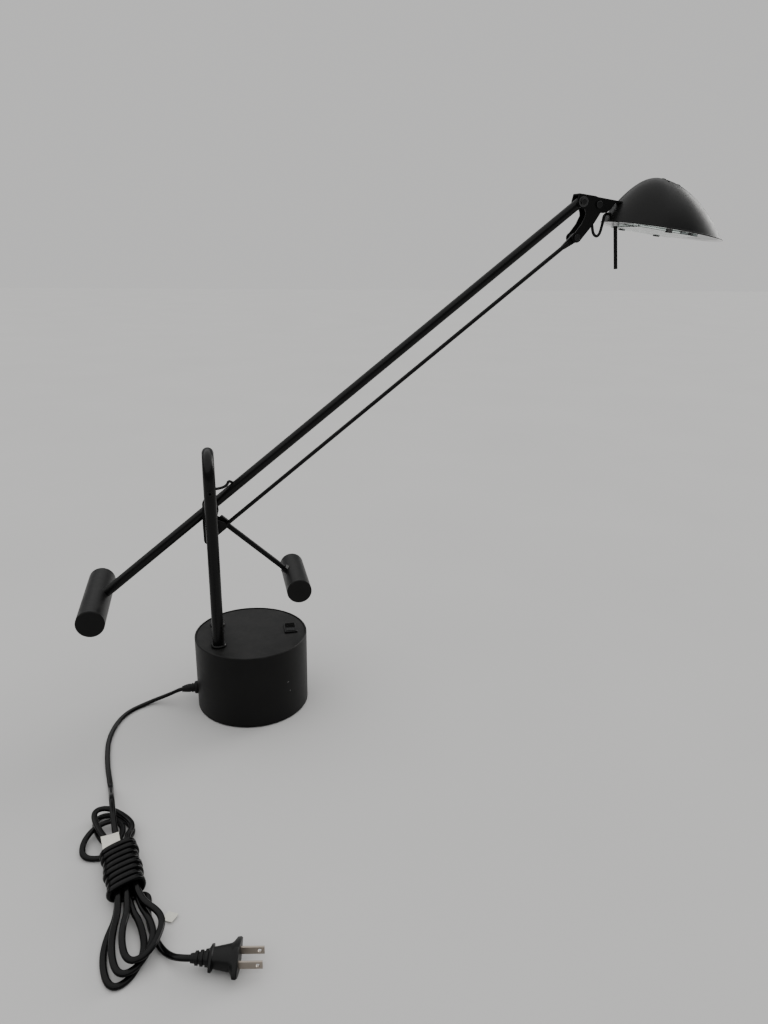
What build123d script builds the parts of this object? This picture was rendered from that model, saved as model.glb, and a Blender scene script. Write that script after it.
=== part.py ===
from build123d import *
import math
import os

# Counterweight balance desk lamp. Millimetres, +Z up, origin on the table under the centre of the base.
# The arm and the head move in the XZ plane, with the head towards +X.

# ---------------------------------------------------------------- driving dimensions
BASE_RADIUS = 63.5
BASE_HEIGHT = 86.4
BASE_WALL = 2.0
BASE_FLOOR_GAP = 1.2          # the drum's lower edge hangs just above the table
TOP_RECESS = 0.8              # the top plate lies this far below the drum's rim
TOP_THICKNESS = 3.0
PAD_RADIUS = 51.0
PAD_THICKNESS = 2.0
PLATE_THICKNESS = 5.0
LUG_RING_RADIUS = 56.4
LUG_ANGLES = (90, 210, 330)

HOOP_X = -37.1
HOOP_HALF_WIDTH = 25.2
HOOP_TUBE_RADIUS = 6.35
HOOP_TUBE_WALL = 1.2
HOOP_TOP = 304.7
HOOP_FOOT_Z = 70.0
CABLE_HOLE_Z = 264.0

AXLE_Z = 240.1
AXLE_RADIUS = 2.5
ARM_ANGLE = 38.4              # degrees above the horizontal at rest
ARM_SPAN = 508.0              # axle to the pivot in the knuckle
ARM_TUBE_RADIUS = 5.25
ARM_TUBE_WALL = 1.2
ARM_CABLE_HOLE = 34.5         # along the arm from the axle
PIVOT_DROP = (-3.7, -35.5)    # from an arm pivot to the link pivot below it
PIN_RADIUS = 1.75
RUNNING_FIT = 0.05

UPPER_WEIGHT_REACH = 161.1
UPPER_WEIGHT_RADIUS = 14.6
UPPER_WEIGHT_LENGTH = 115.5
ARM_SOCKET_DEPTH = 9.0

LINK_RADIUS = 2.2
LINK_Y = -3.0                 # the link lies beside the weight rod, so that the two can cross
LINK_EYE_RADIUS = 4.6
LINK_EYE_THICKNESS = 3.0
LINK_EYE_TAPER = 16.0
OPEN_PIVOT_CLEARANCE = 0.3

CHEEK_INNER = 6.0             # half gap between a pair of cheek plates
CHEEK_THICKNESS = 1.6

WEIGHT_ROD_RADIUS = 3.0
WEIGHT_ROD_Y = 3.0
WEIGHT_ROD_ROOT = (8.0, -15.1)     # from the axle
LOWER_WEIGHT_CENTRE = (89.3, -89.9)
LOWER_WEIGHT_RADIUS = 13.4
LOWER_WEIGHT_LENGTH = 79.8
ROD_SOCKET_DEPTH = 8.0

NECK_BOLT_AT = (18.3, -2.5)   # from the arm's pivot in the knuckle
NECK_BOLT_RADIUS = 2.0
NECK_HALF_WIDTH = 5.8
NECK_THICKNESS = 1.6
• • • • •
» Direction: Search the listing for the word "from" and return each line that holds it.

» Result of the exercise:
What build123d script builds the parts of this object? This picture was rendered from that model, saved as model.glb, and a Blender scene script. Write that script after it.
from build123d import *
ARM_CABLE_HOLE = 34.5         # along the arm from the axle
PIVOT_DROP = (-3.7, -35.5)    # from an arm pivot to the link pivot below it
WEIGHT_ROD_ROOT = (8.0, -15.1)     # from the axle
NECK_BOLT_AT = (18.3, -2.5)   # from the arm's pivot in the knuckle